_EXERCISE PROMPT_: From the listing below, return each line that includes "joints".

>> BEGIN

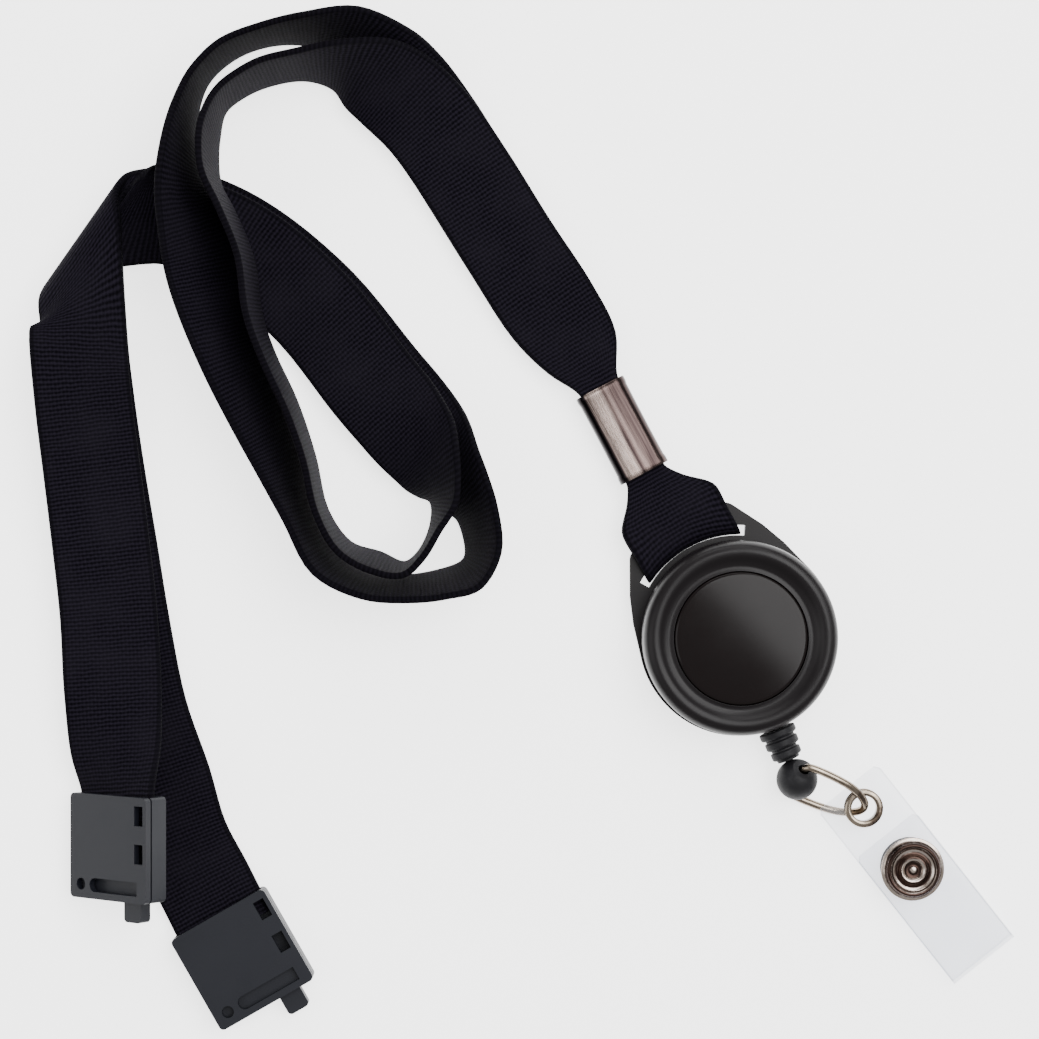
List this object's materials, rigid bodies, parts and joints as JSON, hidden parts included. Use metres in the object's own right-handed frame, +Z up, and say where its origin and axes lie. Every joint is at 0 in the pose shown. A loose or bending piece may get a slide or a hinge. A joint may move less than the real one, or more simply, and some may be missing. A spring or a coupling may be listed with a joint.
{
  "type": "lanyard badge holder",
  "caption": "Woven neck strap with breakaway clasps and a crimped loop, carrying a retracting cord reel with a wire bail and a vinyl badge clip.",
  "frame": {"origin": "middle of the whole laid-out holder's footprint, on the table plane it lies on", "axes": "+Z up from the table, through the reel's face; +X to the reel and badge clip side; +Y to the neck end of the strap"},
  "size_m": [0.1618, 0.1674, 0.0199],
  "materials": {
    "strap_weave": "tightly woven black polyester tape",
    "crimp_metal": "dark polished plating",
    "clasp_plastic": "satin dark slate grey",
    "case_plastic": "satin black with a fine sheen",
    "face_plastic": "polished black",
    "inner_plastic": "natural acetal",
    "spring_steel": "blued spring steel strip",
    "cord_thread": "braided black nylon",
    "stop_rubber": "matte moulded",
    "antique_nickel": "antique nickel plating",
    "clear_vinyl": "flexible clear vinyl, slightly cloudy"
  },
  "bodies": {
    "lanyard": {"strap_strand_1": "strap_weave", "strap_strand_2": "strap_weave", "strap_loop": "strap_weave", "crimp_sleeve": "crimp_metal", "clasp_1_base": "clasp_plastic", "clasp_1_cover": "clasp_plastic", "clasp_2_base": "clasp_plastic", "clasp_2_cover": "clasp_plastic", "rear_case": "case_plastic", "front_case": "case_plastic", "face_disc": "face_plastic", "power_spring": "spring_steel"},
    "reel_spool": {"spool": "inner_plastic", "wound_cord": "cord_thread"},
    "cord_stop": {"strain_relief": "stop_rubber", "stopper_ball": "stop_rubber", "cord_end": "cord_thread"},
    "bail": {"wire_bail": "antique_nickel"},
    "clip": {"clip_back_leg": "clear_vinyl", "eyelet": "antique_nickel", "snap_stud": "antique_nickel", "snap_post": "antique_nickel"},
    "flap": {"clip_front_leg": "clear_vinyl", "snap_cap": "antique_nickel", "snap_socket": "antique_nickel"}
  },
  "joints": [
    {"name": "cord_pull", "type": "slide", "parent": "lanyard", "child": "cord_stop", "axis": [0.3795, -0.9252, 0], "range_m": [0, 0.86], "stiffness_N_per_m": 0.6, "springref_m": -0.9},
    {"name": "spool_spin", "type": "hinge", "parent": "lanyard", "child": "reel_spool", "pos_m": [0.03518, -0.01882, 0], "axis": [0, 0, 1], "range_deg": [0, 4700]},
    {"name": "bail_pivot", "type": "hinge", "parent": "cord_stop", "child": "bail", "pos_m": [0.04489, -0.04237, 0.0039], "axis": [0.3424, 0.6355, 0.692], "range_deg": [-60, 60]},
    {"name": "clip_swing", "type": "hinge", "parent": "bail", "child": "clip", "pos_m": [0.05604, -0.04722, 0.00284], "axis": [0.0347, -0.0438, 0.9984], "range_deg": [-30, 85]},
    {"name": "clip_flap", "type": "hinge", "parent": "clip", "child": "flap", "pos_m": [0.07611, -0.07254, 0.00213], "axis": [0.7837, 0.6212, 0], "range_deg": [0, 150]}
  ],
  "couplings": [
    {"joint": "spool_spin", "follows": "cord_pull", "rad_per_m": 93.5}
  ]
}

>> END
>> BEGIN

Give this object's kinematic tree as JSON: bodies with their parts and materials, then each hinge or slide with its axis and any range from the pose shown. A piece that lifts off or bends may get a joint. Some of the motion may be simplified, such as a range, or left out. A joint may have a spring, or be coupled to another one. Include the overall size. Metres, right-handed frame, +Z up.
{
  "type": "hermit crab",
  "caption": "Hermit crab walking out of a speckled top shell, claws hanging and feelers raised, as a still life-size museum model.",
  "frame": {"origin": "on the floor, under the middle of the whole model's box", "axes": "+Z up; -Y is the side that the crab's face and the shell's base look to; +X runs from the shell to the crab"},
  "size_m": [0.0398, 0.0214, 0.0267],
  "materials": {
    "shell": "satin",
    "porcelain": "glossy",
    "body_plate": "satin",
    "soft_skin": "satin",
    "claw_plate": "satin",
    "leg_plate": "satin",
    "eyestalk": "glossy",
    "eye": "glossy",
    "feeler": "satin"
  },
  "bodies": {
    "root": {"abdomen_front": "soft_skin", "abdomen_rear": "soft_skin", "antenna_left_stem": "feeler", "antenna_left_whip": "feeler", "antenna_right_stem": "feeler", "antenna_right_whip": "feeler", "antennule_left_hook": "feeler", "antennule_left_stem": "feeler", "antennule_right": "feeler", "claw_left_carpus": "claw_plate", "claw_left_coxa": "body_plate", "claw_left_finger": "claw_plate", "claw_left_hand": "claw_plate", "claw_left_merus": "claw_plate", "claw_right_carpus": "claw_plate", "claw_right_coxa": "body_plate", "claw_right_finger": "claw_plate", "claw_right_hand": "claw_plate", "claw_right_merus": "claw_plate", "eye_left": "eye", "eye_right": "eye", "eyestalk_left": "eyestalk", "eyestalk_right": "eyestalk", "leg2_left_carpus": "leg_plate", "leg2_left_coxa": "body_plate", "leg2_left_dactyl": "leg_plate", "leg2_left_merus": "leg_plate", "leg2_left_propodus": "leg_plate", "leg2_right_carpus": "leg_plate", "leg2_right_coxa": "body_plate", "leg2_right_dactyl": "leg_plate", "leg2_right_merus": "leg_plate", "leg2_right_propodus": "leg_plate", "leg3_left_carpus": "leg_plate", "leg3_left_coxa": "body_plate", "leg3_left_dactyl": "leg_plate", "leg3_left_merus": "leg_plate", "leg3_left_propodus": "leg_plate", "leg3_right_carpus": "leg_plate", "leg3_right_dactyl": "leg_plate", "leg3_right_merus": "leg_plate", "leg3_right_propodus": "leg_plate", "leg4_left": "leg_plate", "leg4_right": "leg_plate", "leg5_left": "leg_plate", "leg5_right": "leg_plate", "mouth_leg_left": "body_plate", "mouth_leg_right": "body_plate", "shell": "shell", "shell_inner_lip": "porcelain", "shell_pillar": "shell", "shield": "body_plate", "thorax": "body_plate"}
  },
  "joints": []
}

>> END

_OUTPUT BELOW_:
List this object's materials, rigid bodies, parts and joints as JSON, hidden parts included. Use metres in the object's own right-handed frame, +Z up, and say where its origin and axes lie. Every joint is at 0 in the pose shown. A loose or bending piece may get a slide or a hinge. A joint may move less than the real one, or more simply, and some may be missing. A spring or a coupling may be listed with a joint.
  "joints": [
  "joints": []